### [Available data]
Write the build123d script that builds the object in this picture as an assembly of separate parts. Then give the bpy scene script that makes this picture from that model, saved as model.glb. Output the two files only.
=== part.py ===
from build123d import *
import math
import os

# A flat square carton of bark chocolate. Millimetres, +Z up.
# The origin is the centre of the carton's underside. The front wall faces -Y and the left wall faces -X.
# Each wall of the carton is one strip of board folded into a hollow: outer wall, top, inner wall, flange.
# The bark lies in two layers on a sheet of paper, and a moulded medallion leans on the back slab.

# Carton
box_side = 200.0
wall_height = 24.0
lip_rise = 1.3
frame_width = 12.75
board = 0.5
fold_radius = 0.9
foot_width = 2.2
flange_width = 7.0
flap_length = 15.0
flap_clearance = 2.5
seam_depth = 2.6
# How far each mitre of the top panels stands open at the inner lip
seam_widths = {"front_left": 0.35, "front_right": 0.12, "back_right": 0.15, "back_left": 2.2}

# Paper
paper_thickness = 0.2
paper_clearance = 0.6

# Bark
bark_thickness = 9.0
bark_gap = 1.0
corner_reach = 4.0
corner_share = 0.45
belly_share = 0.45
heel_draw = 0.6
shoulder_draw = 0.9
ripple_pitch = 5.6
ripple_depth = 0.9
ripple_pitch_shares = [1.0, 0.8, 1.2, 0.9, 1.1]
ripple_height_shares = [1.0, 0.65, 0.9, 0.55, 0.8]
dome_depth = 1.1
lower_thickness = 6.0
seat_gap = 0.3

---

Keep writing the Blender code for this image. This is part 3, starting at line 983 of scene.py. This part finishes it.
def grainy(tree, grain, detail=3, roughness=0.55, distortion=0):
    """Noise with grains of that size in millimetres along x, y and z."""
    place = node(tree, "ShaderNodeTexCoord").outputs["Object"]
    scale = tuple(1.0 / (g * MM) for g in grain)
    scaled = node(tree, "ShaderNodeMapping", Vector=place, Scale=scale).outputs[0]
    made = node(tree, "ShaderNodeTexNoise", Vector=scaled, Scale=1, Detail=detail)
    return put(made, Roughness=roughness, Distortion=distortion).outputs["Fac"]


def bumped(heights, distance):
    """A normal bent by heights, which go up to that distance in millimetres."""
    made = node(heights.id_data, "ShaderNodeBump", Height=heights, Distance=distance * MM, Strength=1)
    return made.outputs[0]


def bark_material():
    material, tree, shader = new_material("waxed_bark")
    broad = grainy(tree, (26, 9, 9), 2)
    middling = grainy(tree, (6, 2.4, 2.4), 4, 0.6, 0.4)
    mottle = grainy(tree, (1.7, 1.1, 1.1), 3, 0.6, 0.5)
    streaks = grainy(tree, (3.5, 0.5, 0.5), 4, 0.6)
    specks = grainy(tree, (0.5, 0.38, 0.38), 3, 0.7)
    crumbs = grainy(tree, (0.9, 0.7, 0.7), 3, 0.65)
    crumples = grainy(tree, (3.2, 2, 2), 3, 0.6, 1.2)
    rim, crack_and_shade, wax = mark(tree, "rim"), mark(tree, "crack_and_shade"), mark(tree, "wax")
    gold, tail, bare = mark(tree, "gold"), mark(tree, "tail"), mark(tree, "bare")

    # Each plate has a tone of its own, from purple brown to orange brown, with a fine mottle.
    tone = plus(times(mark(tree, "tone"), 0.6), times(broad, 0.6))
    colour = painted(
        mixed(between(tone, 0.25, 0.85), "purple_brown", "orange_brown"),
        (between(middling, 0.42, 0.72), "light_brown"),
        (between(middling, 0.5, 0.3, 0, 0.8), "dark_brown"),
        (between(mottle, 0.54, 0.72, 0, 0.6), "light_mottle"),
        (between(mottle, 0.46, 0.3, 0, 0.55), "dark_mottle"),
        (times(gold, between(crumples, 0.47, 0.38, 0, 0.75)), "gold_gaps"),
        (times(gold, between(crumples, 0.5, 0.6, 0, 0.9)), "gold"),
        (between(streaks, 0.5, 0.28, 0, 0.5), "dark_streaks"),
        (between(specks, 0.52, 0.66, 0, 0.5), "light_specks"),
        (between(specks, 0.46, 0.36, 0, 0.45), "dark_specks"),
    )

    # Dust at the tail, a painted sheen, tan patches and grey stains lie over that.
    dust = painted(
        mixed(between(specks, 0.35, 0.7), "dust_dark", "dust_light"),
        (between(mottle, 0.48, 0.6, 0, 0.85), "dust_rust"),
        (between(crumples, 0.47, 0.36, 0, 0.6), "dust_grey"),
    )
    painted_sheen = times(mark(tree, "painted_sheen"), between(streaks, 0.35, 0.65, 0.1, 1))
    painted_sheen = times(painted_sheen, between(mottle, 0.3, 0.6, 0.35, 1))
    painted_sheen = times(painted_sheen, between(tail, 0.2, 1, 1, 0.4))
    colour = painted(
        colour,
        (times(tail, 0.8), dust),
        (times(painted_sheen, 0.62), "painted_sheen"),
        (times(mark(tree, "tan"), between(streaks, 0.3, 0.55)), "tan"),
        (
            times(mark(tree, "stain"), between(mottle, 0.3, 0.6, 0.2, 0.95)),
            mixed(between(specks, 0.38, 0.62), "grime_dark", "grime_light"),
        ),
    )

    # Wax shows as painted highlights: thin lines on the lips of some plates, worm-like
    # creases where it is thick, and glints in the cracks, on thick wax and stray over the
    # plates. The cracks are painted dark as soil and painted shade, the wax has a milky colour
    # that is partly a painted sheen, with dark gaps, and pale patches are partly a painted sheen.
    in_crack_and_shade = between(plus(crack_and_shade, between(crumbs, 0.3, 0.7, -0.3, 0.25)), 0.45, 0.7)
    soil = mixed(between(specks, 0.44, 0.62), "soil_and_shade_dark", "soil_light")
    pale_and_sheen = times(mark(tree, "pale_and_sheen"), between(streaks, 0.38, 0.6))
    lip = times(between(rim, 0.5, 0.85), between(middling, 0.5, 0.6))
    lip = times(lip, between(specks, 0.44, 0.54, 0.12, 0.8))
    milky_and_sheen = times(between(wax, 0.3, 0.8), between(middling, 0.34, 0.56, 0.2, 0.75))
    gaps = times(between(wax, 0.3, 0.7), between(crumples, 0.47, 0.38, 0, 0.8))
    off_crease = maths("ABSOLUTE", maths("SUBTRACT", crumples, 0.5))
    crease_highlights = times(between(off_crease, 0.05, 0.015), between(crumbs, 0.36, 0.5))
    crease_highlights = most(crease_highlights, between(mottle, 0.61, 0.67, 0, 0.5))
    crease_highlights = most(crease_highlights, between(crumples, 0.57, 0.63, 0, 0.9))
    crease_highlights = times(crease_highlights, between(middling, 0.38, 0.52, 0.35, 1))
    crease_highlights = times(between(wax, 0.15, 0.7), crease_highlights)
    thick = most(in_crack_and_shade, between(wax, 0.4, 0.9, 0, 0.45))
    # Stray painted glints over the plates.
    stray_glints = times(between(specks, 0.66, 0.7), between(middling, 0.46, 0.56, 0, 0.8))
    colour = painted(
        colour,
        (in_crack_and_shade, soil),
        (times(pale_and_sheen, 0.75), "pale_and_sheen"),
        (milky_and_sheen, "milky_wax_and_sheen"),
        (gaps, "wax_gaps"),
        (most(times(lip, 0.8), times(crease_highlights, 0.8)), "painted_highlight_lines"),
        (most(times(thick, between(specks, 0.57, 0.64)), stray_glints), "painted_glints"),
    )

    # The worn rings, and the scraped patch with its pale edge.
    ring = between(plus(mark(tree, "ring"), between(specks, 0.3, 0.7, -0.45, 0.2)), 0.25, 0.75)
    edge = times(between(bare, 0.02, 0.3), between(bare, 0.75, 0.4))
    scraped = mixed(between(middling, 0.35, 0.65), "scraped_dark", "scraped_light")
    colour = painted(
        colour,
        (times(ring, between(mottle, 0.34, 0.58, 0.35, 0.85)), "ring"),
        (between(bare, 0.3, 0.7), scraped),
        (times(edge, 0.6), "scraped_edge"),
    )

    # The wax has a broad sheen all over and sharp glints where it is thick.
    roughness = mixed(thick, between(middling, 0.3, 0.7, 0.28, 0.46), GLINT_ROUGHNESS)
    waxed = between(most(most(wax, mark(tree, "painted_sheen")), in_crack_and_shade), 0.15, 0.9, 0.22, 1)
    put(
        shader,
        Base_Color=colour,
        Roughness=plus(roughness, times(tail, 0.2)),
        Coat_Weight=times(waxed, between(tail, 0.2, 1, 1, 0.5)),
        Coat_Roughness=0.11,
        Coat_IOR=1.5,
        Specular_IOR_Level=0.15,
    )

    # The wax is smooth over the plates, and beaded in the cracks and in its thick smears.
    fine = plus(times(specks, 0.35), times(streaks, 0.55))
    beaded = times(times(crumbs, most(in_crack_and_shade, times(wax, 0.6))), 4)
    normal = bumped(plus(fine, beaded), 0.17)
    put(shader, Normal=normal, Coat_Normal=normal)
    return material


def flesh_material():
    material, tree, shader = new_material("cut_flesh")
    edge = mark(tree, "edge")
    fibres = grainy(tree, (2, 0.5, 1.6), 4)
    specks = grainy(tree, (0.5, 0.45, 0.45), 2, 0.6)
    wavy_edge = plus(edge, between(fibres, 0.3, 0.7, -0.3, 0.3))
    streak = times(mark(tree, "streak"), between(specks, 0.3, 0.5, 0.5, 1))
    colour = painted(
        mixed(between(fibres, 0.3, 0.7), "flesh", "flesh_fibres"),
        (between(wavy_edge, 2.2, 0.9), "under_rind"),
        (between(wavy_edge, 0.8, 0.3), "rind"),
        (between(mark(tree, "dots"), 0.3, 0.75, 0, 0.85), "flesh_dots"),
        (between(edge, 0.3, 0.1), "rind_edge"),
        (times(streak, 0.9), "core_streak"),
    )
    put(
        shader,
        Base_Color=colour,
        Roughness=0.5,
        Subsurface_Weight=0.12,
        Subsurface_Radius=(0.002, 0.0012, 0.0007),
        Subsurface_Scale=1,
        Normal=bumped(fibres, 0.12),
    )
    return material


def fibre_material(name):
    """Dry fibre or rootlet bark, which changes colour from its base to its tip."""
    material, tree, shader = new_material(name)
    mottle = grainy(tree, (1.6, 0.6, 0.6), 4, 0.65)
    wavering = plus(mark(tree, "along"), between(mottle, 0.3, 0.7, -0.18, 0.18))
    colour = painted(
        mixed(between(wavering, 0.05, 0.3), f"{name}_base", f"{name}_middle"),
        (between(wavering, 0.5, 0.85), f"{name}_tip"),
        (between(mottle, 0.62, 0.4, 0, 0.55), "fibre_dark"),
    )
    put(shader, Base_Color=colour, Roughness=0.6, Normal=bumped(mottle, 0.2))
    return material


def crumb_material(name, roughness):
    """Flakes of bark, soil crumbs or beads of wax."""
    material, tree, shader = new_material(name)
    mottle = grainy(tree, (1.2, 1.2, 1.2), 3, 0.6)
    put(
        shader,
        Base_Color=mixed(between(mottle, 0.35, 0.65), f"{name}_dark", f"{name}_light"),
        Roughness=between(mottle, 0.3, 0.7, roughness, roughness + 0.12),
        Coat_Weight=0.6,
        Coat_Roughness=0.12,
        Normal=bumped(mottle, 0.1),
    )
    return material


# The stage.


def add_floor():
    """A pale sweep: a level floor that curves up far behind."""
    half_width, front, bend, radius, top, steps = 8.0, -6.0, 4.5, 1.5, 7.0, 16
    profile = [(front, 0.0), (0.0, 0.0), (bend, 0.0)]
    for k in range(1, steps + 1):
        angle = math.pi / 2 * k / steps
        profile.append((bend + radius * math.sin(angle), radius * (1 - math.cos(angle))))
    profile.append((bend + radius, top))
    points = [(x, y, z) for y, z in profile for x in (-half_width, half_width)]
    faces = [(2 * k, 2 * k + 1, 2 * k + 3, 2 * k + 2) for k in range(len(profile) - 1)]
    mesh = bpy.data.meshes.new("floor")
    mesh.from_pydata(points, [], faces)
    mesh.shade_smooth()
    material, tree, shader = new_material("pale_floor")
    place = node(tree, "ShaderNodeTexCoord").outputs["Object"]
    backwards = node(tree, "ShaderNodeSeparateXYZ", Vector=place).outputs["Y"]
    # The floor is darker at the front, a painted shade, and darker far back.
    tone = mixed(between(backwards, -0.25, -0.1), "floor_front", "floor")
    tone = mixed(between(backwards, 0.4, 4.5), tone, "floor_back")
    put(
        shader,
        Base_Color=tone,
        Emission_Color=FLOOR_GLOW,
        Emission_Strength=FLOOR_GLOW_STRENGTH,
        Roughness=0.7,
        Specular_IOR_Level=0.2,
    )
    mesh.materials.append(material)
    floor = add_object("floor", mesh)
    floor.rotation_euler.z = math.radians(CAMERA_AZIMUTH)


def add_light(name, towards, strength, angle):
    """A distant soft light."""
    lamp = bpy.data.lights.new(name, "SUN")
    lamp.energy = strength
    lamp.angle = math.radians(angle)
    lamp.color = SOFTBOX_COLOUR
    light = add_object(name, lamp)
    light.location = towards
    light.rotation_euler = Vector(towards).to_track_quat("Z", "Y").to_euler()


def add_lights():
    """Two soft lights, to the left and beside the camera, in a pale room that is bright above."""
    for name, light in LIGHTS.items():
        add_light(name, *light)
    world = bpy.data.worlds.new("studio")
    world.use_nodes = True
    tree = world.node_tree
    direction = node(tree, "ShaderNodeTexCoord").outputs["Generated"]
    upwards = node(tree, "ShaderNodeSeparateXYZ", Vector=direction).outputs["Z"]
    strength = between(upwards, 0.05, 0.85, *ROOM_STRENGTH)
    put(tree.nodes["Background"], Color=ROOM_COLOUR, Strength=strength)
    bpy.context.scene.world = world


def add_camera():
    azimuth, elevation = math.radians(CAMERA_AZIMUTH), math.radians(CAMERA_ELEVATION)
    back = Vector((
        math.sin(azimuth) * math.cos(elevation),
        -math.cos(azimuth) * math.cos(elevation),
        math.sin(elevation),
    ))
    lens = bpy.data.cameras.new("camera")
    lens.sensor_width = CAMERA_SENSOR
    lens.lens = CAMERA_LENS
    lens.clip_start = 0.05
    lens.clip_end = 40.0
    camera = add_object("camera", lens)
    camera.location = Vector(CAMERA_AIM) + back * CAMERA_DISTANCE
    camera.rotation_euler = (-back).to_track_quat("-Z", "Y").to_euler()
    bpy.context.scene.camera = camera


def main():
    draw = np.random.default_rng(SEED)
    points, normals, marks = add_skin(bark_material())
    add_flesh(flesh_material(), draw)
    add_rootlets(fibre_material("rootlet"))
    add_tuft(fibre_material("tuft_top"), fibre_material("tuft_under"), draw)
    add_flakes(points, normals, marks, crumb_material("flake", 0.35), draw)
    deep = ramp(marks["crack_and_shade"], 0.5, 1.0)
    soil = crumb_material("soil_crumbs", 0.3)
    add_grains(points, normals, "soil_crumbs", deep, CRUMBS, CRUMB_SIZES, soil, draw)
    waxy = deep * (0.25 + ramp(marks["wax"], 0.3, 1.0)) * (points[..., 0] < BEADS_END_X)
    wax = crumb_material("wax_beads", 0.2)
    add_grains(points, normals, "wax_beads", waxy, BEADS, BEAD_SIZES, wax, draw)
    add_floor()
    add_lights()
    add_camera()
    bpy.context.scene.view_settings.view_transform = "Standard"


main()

...

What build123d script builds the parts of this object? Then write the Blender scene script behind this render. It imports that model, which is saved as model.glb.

### [The request]
The first line to be transcribed is the one containing "Write the build123d", and the last is the one containing "# The bark lies". Transcribe exactly those lines and nothing else.

### [Exercise result]
Write the build123d script that builds the object in this picture as an assembly of separate parts. Then give the bpy scene script that makes this picture from that model, saved as model.glb. Output the two files only.
=== part.py ===
from build123d import *
import math
import os

# A flat square carton of bark chocolate. Millimetres, +Z up.
# The origin is the centre of the carton's underside. The front wall faces -Y and the left wall faces -X.
# Each wall of the carton is one strip of board folded into a hollow: outer wall, top, inner wall, flange.
# The bark lies in two layers on a sheet of paper, and a moulded medallion leans on the back slab.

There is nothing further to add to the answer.